The three days on the boat were, unsurprisingly, somewhat more exciting. After a slightly choppy journey (John and I, the grown ups, took seasickness tablets while the children laughed at us. Hannah then spent most of her time at the back of the boat hoping not to vomit), we arrived to float on top of Norman Reef. Still on the day trip boat at this point, we went for a snorkel (I don't think I have ever swallowed so much sea water - not quite as easy as in the bay of Mana Island, Fiji) before having lunch and then our first open water dive. There are obvious differences between the sea and a pool - visibility is obviously not so clear, the water is salty and there's sand on the bottom. But far more exciting and distracting are the fish and coral. Suddenly taking your mask off and putting it back on again to blow the water out by breathing through your nose is far less exciting. Our first time down is pretty much just a photo shoot with the boat photographer trying to bleed more money out of us. And Hannah, I notice down there, is literally bleeding - first dive and she manages to gash her knee quite impressively on some coral. It was a pretty good first dive - we saw a huge Maori fish, so called thanks to their markings, and our first clown fish in their anemone home as well a bunch of others I didn't know the names of yet but were pretty nonetheless.

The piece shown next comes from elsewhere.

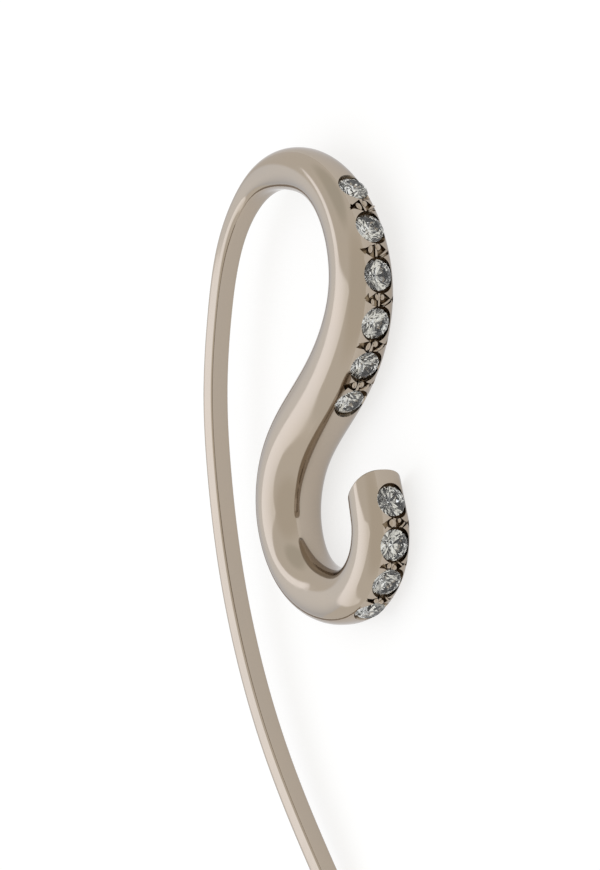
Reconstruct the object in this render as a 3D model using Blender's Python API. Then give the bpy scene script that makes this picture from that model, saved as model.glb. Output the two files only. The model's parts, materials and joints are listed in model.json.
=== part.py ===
"""A hook earring: one cast metal hook with two rows of round brilliants set flush in its front.

Metres, +Z up. The hook lies on its side. It is modelled first with its curve in the plane Z = 0, where +X is
the front of the hook, +Y is up as it is worn and +Z is across its flanks. An empty then gives every piece the
small lean at which the hook rests, and sets the whole on the floor.
"""

import math

import bmesh
import bpy
import numpy as np
from mathutils import Matrix, Vector

MM = 0.001

# The curve of the hook, between centre lines
REACH = 16.45 * MM  # from the back of the ear wire to the front of the tip
RISE = 21.35 * MM  # from the bottom bend to the top of the arch
WIRE_DROP = 14.9 * MM  # from the bottom bend down to the end of the ear wire

# The metal: width is across the flanks, thickness is in the plane of the curve
BODY_WIDTH = 3.34 * MM
BODY_THICKNESS = 3.42 * MM
WIRE_WIDTH = 1.06 * MM
WIRE_THICKNESS = 0.8 * MM
WIRE_END_ROUNDING = 0.2 * MM
TIP_CUT_LEAN = math.radians(42)  # lean of the flat cut at the tip from square across the upright
TIP_EDGE = 0.12 * MM  # rounding at the edge of that cut

# The stones
STONE_DIAMETER = 1.56 * MM
STONE_SINK = 0.17 * MM  # top of the girdle below the crest of the metal, which leaves the table about level
SEAT_CLEARANCE = 0.05 * MM
UPPER_SIDESTEP = 0.17 * MM  # the upper row lies this far to one side of the crest
UPPER_START = 1.52 * MM  # from the shoulder, along the outer face, to the first stone
UPPER_PITCH = 2.45 * MM
UPPER_SPOTS = (0, 1.07, 2.1, 3.11, 4.07, 5.03)  # how many pitches on each stone lies, as set by hand
LOWER_SIDESTEP = 0.1 * MM
LOWER_START = 1.23 * MM  # from the tip, along the outer face, to the first stone
LOWER_PITCH = 2.17 * MM
LOWER_SPOTS = (0, 1.04, 2.0, 3.02)

# Proportions of a round brilliant, as shares of its diameter
TABLE_SHARE = 0.57
GIRDLE_SHARE = 0.03
LOWER_HALF_SHARE = 0.12  # radius at which the lower halves end
UPPER_HALF_SHARE = 0.39  # radius at which the upper halves end
CROWN_ANGLE = math.radians(34)
PAVILION_ANGLE = math.radians(40.8)

# The pair of grains between two stones, and the pointed cut on each side of the pair
GRAIN_LENGTH = 0.42 * MM  # along the band
GRAIN_WIDTH = 0.34 * MM
GRAIN_HEIGHT = 0.34 * MM
GRAIN_SINK = 0.06 * MM  # middle of a grain below the crest of the metal
GRAIN_SPREAD = 0.4 * MM  # between the middles of the two grains
CUT_REACH = 1.02 * MM  # from the middle of the band out to the point of a cut
CUT_LENGTH = 0.56 * MM  # along the band, where a cut is widest
CUT_DEPTH = 0.2 * MM

# The lean at which the hook rests on its flank
REST_LEAN_X = math.radians(1.2)
REST_LEAN_Y = math.radians(1.45)

# Finishes, as the photo shows them
GOLD_COLOUR = (0.42, 0.36, 0.295)
GOLD_ROUGHNESS = 0.12
DIAMOND_COLOUR = (0.95, 0.96, 0.97)
DIAMOND_IOR = 2.42

# How finely the shapes are divided
RING_POINTS = 24
WIRE_STEP = 1.2 * MM
BODY_STEP = 0.65 * MM
GIRDLE_SIDES = 16
GRAIN_SEGMENTS = 8
GRAIN_RINGS = 5
CREST_POINTS = 400
ABOVE = 0.5 * MM  # how far a cutter stands clear of the surface that it cuts
SHARP_ANGLE = math.radians(35)

# One row for each place on the hook, from the end of the ear wire to the tip.
# forward: share of REACH. up: share of RISE, or below the bottom bend of WIRE_DROP.
# width, thickness: 0 is the ear wire's and 1 the body's. left, right: how square the section is on the left
# and on the right of the way along the hook, where 2 is round.
PLACES = """
    place         forward  up      width  thickness  left  right
    wire_end      0.735    -1.000  0.00   0.00       6.0   6.0
    wire_low      0.529    -0.748  0.00   0.00       6.0   6.0
    wire_bow      0.342    -0.480  0.00   0.00       6.0   6.0
    wire_rise     0.195    -0.196  0.00   0.00       6.0   6.0
    wire_middle   0.090    0.068   0.00   0.00       6.0   6.0
    wire_back     0.025    0.277   0.00   0.00       6.0   6.0
    wire_rear     0.000    0.465   0.00   0.00       6.0   6.0
    wire_neck     0.027    0.662   0.00   0.00       6.0   6.0
    arch_foot     0.102    0.836   0.05   0.05       4.5   5.0
    arch_back     0.264    0.958   0.20   0.19       3.0   3.5
    arch_top      0.478    0.995   0.45   0.51       2.3   2.3
    shoulder      0.718    0.940   0.61   0.64       2.3   2.1
    brow          0.857    0.812   0.77   0.83       2.5   2.1
    front         0.885    0.711   0.87   0.92       2.6   2.1
    waist_front   0.796    0.547   0.97   0.98       2.5   2.1
    waist         0.632    0.427   1.00   1.00       2.3   2.1
    hip           0.487    0.304   1.00   1.00       2.1   2.1
    back          0.456    0.192   0.95   0.93       2.1   2.1
    heel          0.524    0.071   0.86   0.84       2.1   2.1
    bottom        0.714    0.000   0.78   0.78       2.1   2.3
    toe           0.894    0.017   0.74   0.76       2.1   2.5
    curl          0.985    0.089   0.73   0.77       2.1   2.6
    curl_front    0.998    0.164   0.71   0.76       2.1   2.6
    tip           0.962    0.250   0.68   0.72       2.1   2.5
"""


def read_places():
    """The names of the places and their numbers, one row for each place."""
    lines = [line.split() for line in PLACES.strip().splitlines()]
    names = [line[0] for line in lines[1:]]
    return names, np.array([[float(value) for value in line[1:]] for line in lines[1:]])


def full_size(shares):
    """Turns the shares of a row into a position and half sizes in metres, and keeps its squareness."""
    forward, up, width, thickness, left, right = shares.T
    return np.stack(
        [
            forward * REACH,
            up * np.where(up > 0, RISE, WIRE_DROP),
            (WIRE_WIDTH + width * (BODY_WIDTH - WIRE_WIDTH)) / 2,
            (WIRE_THICKNESS + thickness * (BODY_THICKNESS - WIRE_THICKNESS)) / 2,
            left,
            right,
        ],
        axis=1,
    )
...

Not as pretty as me though:

It was quite exciting to transfer onto the overnight boat; Hannah and I had our own room (exciting in itself when you've been in hostel dorm rooms for a month) with a typical nautical theme and, since meals were included, ate like backpacker queens 3 times a day. The diving was pretty good too. We got to enjoy 11 in total, a few to finish off our certification and the rest fun dives. A few things stand out as highlights:

  • Seeing and stroking a real live sea turtle:

  • One of the dive instructors giving us a tour around a lion fish hide-out.
  • Being (almost) head-butted by a reef shark - they don't eat humans as they are mostly scavengers I think (Great Whites aren't found anywhere near this far north) - as they thrashed about trying to get the meat being thrown by the boat crew closer and closer to our heads. We weren't allowed to do a night dive at this point as we hadn't got our certification so instead we lay on the back of the boat and just stuck our snorkel & masked heads in.
  • Finding and successfully photographing a tiny electric blue Christmas tree worm before it pulled itself back into its hole away from the scary goggly-eyed divers:

  • Genuine giant clams that close when you get near.
  • Taking Santa hats down with us to get in the Christmas spirit and them floating off our heads and up to the surface. And then rescuing the hats.

  • Being able to name a lot of the fish and coral around me thanks to my trusty nerdy underwater fish cards - it's a lot more satisfying to think, 'Oooh, a Moorish Idol!' instead of 'It's Gill from Finding Nemo!'
Beyond those particular highlights there were many more - being on the Great Barrier Reef meant we were pretty spoiled in terms of the marine life we could experience. And apart from the stunning living sights, it was also simply awesome to be able to breathe underwater.

Cape Tribulation

Sadly returning to dry land we headed back to Nomads hostel, our air conditioned, impersonal and mostly empty home in Cairns. But it wasn't for long as we headed out of the city again the next morning for a two day trip north to Cape Tribulation. The morning was spent with a fair bit of bus time but also including a short crocodile spotting cruise along the Daintree River. Unfortunately, there were no crocodiles to spot. We did learn about the strange phenomenon of brackish water (for the uninitiated, as I was before then, that means sea water mixed with fresh water) crocodiles that will actually swim out to sea in order to get in to another river. So along with it being 'stinger season' (huge numbers of jellyfish inhabit the sea very close to beaches in the summer so you can't go swimming except in pools or inland lakes), you are also warned of crocodiles in the ocean. I suppose at least you don't have to worry about man-eating sharks and crocodiles in the same waters.

As a result of  aforementioned danger water, Cape Trib was sort of a tease of a place to go to: the heat and humidity was ridiculously high while we were hanging out on a deserted, stunningly beautiful beach but we couldn't go in the sea

See what a hard life it was for us?

Following up some quality lazy beach time with some cocktails, we wrote postcards, chilled out in the pool and generally did nothing much before a hilarious dinner of packet pasta eaten out of a saucepan and tupperware. At 9.30pm, in bed by this time reading, writing or just listening to the sounds of the (very noisy) night-time life of the rainforest, we were asked by our odd German dorm friend Connie if we could turn the lights out even though she had been happily asleep for about 2 hours with them on. For every fantastic friend you make travelling, there is at least a few oddballs too - this one made eye contact for several seconds too long in silence or looked at me while Hannah was speaking and vice versa. And slept for about 16 hours.

On the way back to Cairns we stopped at a wildlife park to witness the Jurassic element to Australia's outrageous animal collection. The cassowary, in a bath:

Also got to hang out with my favourites, baby emus - the awkward and somewhat less majestic or impressive cousin of the cassowary. I fed them grass and they pecked my hand but I still have this heartfelt connection with these creatures. In some small way, I think I can relate to them.

And with that graceful note, I think I'll end this entry there - other than to say we got back to Cairns, experienced one night at Gilligan's (it was everything I expected and worse) and got up the next morning to watch the newest Twilight (I could lie and say we went to the cinema for the air conditioning but I won't deny it - we both cried our eyes out) before flying back to Sydney and Vicar Street, the closest thing I had to a home in the southern hemisphere for about 8 months. Until finding this place, that is, in Kingsford, where I am finally finishing this entry.